Work to be completed
Using the records below, locate all lines containing "rigid" and return them.

Data records
>> start

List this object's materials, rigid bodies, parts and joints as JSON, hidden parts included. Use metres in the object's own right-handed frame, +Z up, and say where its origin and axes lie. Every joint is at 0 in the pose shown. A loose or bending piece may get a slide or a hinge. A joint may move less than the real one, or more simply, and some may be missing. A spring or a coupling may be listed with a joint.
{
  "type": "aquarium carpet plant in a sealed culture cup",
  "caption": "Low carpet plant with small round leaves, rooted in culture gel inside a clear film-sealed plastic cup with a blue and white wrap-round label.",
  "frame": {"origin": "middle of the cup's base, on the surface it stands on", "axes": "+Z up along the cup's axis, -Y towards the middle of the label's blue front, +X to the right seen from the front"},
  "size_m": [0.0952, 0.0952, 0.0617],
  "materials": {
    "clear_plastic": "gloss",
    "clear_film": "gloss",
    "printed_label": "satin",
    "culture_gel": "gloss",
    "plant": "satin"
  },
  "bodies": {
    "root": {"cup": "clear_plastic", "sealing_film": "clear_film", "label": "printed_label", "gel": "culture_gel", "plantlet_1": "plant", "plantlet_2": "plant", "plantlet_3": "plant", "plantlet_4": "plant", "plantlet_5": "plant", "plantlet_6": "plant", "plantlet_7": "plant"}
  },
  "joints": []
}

>> end
>> start

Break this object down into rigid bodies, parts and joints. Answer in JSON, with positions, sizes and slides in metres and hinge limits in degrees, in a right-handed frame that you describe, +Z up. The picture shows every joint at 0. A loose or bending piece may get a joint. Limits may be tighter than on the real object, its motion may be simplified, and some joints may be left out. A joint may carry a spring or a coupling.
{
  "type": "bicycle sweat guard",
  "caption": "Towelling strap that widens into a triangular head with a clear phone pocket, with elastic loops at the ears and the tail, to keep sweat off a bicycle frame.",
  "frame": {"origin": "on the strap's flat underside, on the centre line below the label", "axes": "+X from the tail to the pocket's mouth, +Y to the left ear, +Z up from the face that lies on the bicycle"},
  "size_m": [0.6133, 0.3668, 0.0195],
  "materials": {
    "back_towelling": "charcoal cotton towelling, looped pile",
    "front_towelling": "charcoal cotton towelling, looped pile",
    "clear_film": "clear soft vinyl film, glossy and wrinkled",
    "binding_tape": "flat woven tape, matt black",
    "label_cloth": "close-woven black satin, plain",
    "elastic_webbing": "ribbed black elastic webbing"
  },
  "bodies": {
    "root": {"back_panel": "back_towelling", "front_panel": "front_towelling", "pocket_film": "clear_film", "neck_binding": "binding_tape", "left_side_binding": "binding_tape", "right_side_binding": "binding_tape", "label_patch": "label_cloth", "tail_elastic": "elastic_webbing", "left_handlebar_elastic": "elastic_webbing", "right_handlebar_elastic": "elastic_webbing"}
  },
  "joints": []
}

>> end

Solution to the exercise
List this object's materials, rigid bodies, parts and joints as JSON, hidden parts included. Use metres in the object's own right-handed frame, +Z up, and say where its origin and axes lie. Every joint is at 0 in the pose shown. A loose or bending piece may get a slide or a hinge. A joint may move less than the real one, or more simply, and some may be missing. A spring or a coupling may be listed with a joint.
Break this object down into rigid bodies, parts and joints. Answer in JSON, with positions, sizes and slides in metres and hinge limits in degrees, in a right-handed frame that you describe, +Z up. The picture shows every joint at 0. A loose or bending piece may get a joint. Limits may be tighter than on the real object, its motion may be simplified, and some joints may be left out. A joint may carry a spring or a coupling.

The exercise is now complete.